Friday, 22 July 2016

Anniversary ambitions

This week we celebrated our wedding anniversary. One effect (bonus?) of having a condition like MND is that such occasions take on extra significance. If you have one, you'll know what I mean. As every new day is a gift, so every landmark occasion reached is also a gift. One of the things our local MND Association branch has done for a year or two is send a cheque at New Year to people with MND in the county to spend however they want. It's a lovely gesture, since normally one's preoccupied with the mundane matters of disability.

Emily Watkins (Kingham Plough website)
From the Kingham Plough newsletter
When I received my gift in January, I knew how I wanted to spend it. One of our sons' friend had been involved in filming The Great British Menu and so we had watched it. The chef nearest to us in 2014 was Emily Watkins from The Plough in Kingham, and she won the regional round and in the final week her fish dish was chosen for the war veterans' banquet. As far as one could tell from TV, not only did she cook beautiful food but she also seemed a nice person. One day, I thought, I'd like to take Jane for a meal at her pub.....

What better excuse than a wedding anniversary meal? The whole day exceeded our expectations. It helped that the drive took us through the Cotswolds north of Burford; it helped that the day was sunny; it helped of course that it was our anniversary and we were still in love.

We were shown a table inside near the bar, but decided to sit outside in the sun. We ordered our first course - for me, smoked sea trout "Wellington"; for Jane, home-made coppa with broad bean and radish salad and three times cooked potato wedges. The bread, while we waited, was, I imagine, artisan-baked, delicious. We were surprised and delighted when Emily brought out the smoked sea trout. I'm not a gourmet or a food critic, and I have never come face-to-face with food quite this beautiful.
I won't play the TV critic by analysing the ingredients and flavour combinations, but you can see it - and you'll have to take it from me, it tasted as good as it looked. The Wellington itself had the fish itself at the centre, minced off-cuts (I think), then seared chard leaves and finally the thinnest pastry I've ever come across. It added to my enjoyment when Emily emerged from the kitchen to ask how I'd enjoyed it. She told us it was a new dish. She had had 20 goes at perfecting it - and this was the first time she'd been satisfied enough to serve it to a customer. Wow! I thought. I assured her it was brilliant. Sadly I wasn't with it enough to get a picture of us with her...!
Our puddings - sorry, desserts - were lemon posset with granola (Jane) and strawberry soufflé with clotted cream custard (me). And of course they too were lovely.
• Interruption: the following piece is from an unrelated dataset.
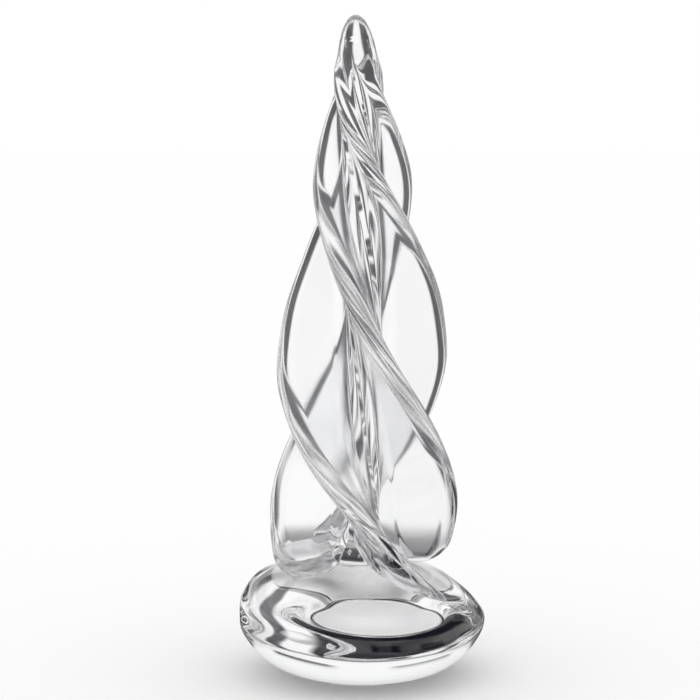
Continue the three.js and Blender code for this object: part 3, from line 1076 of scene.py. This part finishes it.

So we drove home with a warm glow inside and out. 

To cap our day we spent the evening with old friends and new friends at our local coffee shop, Cornerstone, for the occasional meeting dubbed Face2Face. We shared food (again!) and music or poetry which meant something to each of us. My choice was Liszt's Les Préludes, which I first heard with Jane at an open-air concert at Kenwood House 44 years ago, intensely romantic and spiritual. Jane chose a song which resonates more with our present situation, Laura Story's Blessings, which asks questions about the mystery of unanswered prayer. She doesn't give definite answers, but keeps asking, "What if...?" To end with, Mary read a version of the Hungarian writer, Útmutató a Léleknek's often quoted/plagiarised parable, Do you believe in mother? And Pete prayed.

A rather, a very, good day - we slept gratefully and well.